17. The method of claim 13, further comprising:

determining the first attention value based on how the first response varies from one or more other responses of the respondent to the survey; and

determining the second attention value based on how the second response varies from one or more other responses of the respondent to the survey.

18. The method of claim 13, further comprising:

determining that a difference between the first attention value and the second attention value exceeds a threshold; and

determining that the second response was affected by survey fatigue based on the difference exceeding the threshold.

19. The method of claim 13, further comprising providing a notification to the respondent that indicates the second response was affected by survey fatigue.
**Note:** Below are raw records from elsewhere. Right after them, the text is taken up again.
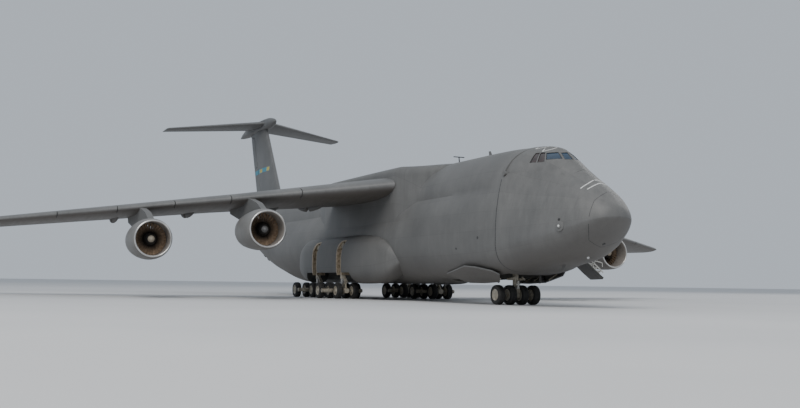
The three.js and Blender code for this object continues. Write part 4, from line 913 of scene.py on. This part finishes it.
def half_thickness(f, ratio):
    curve = 0.2969 * math.sqrt(f) - 0.126 * f - 0.3516 * f ** 2 + 0.2843 * f ** 3 - 0.1036 * f ** 4
    return 5 * ratio * curve + 0.0008


def foil(ratio, bend=0.0):
    top = [(f, half_thickness(f, ratio) + bend * math.sin(math.pi * f)) for f in reversed(fractions)]
    return top + [(f, -half_thickness(f, ratio) + bend * math.sin(math.pi * f)) for f in fractions[1:]]


def wing_line(y):
    return tip_front + wing_sweep * (half_span - y)


def wing_ring(y, chord, ratio, side=1, grow=0.0):
    ring = []
    for f, h in foil(ratio, camber):
        lift, back = h * chord + math.copysign(grow, h), f * chord - (grow if f == 0 else 0)
        ring.append((wing_line(y) - back * math.cos(incidence) + lift * math.sin(incidence), side * y,
                     wing_height - wing_droop * y - back * math.sin(incidence) + lift * math.cos(incidence)))
    return ring


def wing_row_at(y):
    for (ya, *a), (yb, *b) in zip(wing_rows, wing_rows[1:]):
        if y <= yb:
            t = (y - ya) / (yb - ya)
            return [p + t * (q - p) for p, q in zip(a, b)]
    return wing_rows[-1][1:]


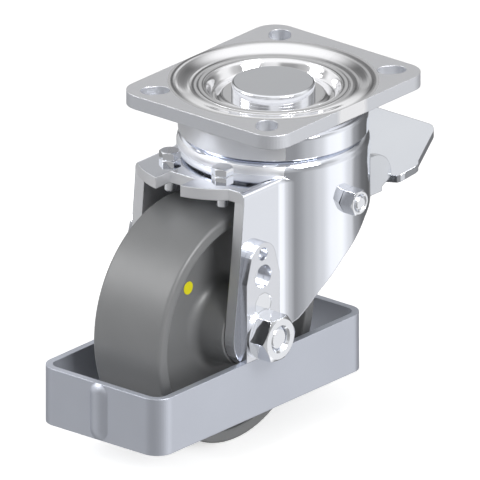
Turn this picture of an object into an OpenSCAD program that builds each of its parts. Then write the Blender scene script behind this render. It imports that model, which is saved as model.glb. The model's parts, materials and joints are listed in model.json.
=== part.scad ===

20. A survey management system comprising:

one or more server computing devices; and

a non-transitory storage medium comprising instructions that, when executed by the one or more server computing devices, cause the survey management system to:

receive a survey that comprises a survey definition and respondent pool information;

analyze one or more elements of the survey definition to determine an expected survey duration;

analyze the respondent pool information to identify an expected respondent commitment duration;

utilize the expected survey duration and the expected respondent commitment duration to determine whether the survey is likely to produce survey fatigue; and

if the survey is likely to produce survey fatigue, provide a notification of likelihood of survey fatigue to a survey administrator prior to administration of the survey.